In a fourth embodiment of this invention, FIG. 9, a central regenerater unit services a multiplicity of dehumidifier contactor sections. That is, a multiplicity of dehumidifier means, each serving an independent air conditioning unit, commingles weakened desiccant to be strengthened by a single regenerater section or unit. This combination reduces the complexity of the dehumidifier means operable with each air conditioner unit, and makes possible the use of a larger most efficient regenerater unit for cost efficient operation.
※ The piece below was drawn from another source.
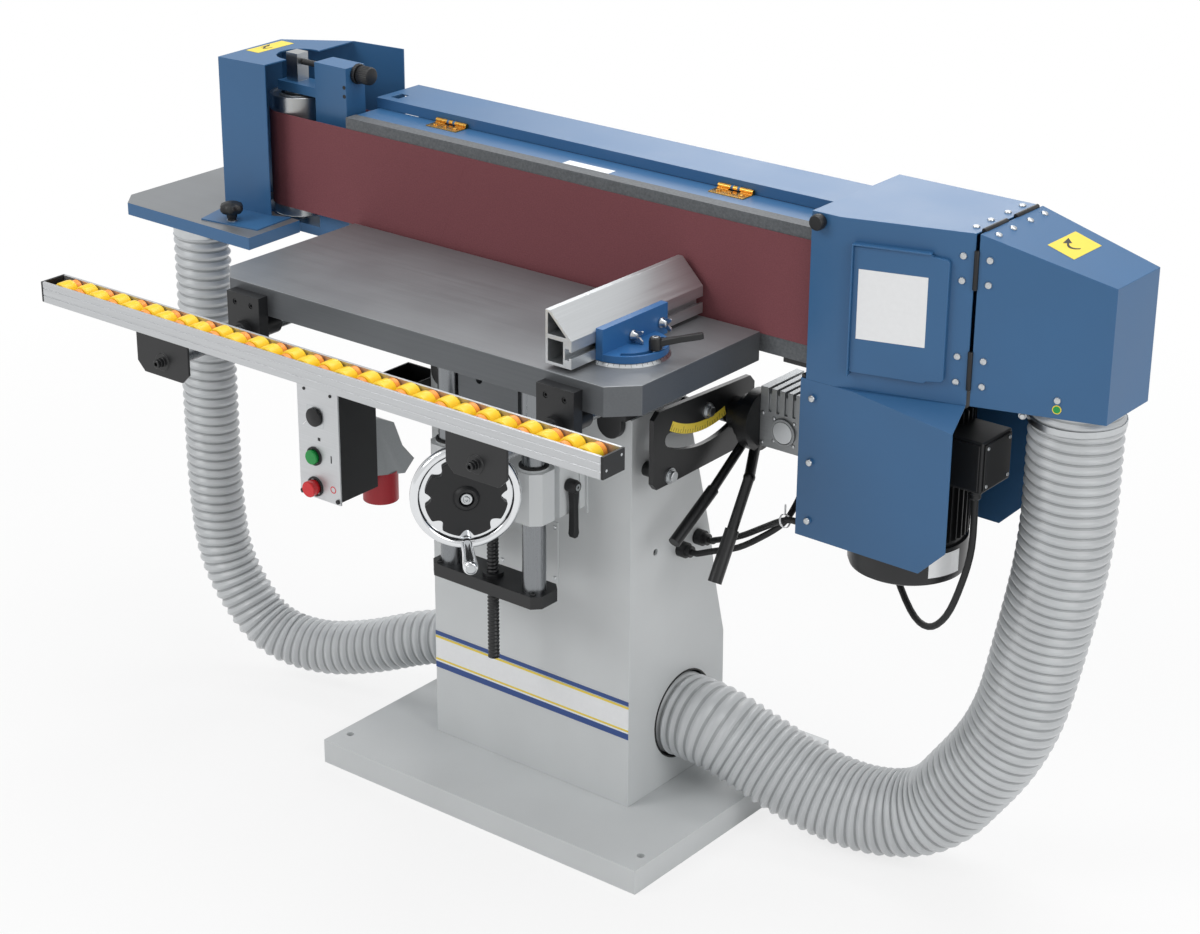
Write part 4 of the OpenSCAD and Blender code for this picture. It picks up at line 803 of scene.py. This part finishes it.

In a fifth embodiment of this invention, FIG. 10, the regenerater section is a self contained and self operable unit wherein heat is the prime mover directly applied to the water saturated desiccant without resort to contact with blower motivated air. Reference is made to the polymer-salt desiccant solution disclosed herein as the preferred hygroscopic liquid for the adsorption of water vapor. This preferred desiccant is known to be more viscous than the usual prior art desiccant such as Lithium Chloride, and though spray bar distribution is practical in the contacter section of a dehumidifier means, regeneration by means of spray bar and interface heat application presents liquid handling problems, because of the higher viscosity. It is an object of this invention, therefore, to directly process the weakened higher viscosity desiccant through a multi effect boiler concentrater, using the direct application of heat in a first high pressure stage followed by at least one or more lower pressure stages and with a counter flow of desiccant from which water vapor is driven out of the weakened water saturated liquid and returned to the contacter section or sections as strengthened desiccant.